I'd rather list specials like "Witch's Night Out" and "Halloween is Grinch Night," which existed apart from a weekly series as a separate genre from, say, the episode of Pound Pupppies in which they go trick-or-treating. But the line, I must admit, is blurry. I qualify things as "specials" on the following criteria:
1. They are the length of a "special," (30-60 minutes) not a TV movie.
2. They exists outside of a regular weekly series OR were released in some way other than just as a regular episode of a series (ie: special prime-time airings of Saturday morning shows, hour-long specials of half-hour shows, straight-to-video episodes that weren't aired on TV, etc).
Some may disagree with my classification of some shows, but hey, that's okay. It's not exactly life-and-death here. I'm pretty flexible on #1, especially on things made starting in the late 80s, when the home video market really took off. As tapes got cheaper to buy, producing full-length TV movies, instead of half hour TV specials, made better economic sense for most companies, since movies were an easier sell than shorts on the home market, and feature-length "specials" became the norm.
When I first compiled a list of specials in the late 90s, I thought my list was fairly complete. By the time I first put this version of the page together in 2006, I really thought I'd covered just about everything. But more specials keep appearing out of the sands of time, and I've started being a lot more lenient on adding "made for TV movies," especially considering that The Disney Channel treated their TV movies as regular Halloween specials for years.
Why don't you put up links to the Halloween episode of Cheers/Dharma and Greg/Friends etc.
I'm trying (mostly) to keep the Halloween-themed episodes of weekly shows to the cartoons, at least for now. Ever since Roseanne started doing a Halloween show every year, a great many sitcoms have followed suit (Roseanne didn't START the custom - it was standard practice in the radio days - but she revived it). I have my hands full with just the cartoons, and I'd rather focus on them. A few live action standalone specials deserve notice on here, like the Paul Lynde one, but that's different. If you want to see more Halloween-themed TV that doesn't really fit in around here, check out the Ghosts of Halloween blog.

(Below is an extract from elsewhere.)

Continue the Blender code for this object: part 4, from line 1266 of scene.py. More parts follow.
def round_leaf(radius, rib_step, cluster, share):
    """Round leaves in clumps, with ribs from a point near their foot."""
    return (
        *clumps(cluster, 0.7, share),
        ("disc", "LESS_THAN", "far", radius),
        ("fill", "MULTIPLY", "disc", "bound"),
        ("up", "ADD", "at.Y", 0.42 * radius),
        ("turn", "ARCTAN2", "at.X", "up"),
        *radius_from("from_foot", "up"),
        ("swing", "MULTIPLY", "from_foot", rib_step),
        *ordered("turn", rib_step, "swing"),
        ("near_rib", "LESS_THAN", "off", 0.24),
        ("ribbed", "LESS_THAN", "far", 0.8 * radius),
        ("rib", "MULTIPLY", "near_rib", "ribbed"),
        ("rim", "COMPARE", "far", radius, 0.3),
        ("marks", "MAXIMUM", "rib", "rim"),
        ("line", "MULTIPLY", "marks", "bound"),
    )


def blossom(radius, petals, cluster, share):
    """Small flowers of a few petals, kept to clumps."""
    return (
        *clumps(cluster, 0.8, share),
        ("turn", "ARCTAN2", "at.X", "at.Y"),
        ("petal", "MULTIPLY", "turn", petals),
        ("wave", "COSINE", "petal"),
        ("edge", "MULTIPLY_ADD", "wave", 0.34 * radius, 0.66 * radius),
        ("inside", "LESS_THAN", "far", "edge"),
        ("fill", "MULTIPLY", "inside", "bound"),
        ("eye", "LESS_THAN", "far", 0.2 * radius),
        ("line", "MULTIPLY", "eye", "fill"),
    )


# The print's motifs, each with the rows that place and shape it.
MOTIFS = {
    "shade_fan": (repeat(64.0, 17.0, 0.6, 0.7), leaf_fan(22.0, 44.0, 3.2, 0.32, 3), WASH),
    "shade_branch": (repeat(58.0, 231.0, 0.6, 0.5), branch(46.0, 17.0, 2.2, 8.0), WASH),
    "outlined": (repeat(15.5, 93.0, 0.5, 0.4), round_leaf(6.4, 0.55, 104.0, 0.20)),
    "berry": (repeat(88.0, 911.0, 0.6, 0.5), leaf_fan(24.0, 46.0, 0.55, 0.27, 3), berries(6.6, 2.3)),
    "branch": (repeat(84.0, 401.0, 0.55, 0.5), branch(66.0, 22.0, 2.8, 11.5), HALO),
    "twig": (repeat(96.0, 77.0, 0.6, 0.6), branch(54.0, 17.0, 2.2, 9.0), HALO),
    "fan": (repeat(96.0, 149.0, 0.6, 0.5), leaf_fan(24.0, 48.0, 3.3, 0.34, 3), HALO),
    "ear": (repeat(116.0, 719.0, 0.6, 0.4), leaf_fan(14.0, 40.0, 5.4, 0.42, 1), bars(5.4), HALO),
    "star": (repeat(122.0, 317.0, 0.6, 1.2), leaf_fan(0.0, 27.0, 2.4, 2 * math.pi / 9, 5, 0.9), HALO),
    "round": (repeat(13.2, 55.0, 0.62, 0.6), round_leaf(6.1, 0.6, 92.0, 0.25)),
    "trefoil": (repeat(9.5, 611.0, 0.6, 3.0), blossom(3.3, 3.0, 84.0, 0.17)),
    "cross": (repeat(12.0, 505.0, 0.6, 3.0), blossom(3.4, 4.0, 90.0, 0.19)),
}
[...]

Will you sell me a copy of _____?
I don't sell these things, and I don't do much trading. When I can (ie, when it exists and the copyright holder doesn't contact me to object), I've put up links to places where you can get the shows - quite a few are even on youtube nowadays. That said, I do need the following:
-The Wickedest Witch (late 80s TV special, live action)
-Anything on the list of Long Lost Specials.
If you remember a show that I don't have here, by all means, let me know! Plenty of people have sent me emails asking about shows that sound terrific, but that I've never heard of, and that no one can quite identify them (many of them were probably local productions, a relic of 20th century tv that barely exist anymore). Add a comment to the list if you have any information about these.
That said, I DO occasionally get requests to take things down, and sometimes things get removed from youtube. I always comply. It's the copyright owner's right. I get annoyed when people post torrents of my books with a text file saying "I don't own this;" that's not how copyright works, guys. If you want to find these shows, it isn't that hard anymore. I will take down any comments with torrent links, link to copies for sale, etc.
Why all the WRITING? Why don't you just put up the videos?
When I started the page, streaming video hadn't come into its own. Practically none of these specials were online when most of these reviews were first written. Now, I sort of use this sort of writing as a warm-up for work. In other words: I just like to. It gives me a chance to write about the role of nostalgia in how we judge art, my annoyance with ghost hunting TV shows, the things I love most about October, and other stuff about which I like to ramble.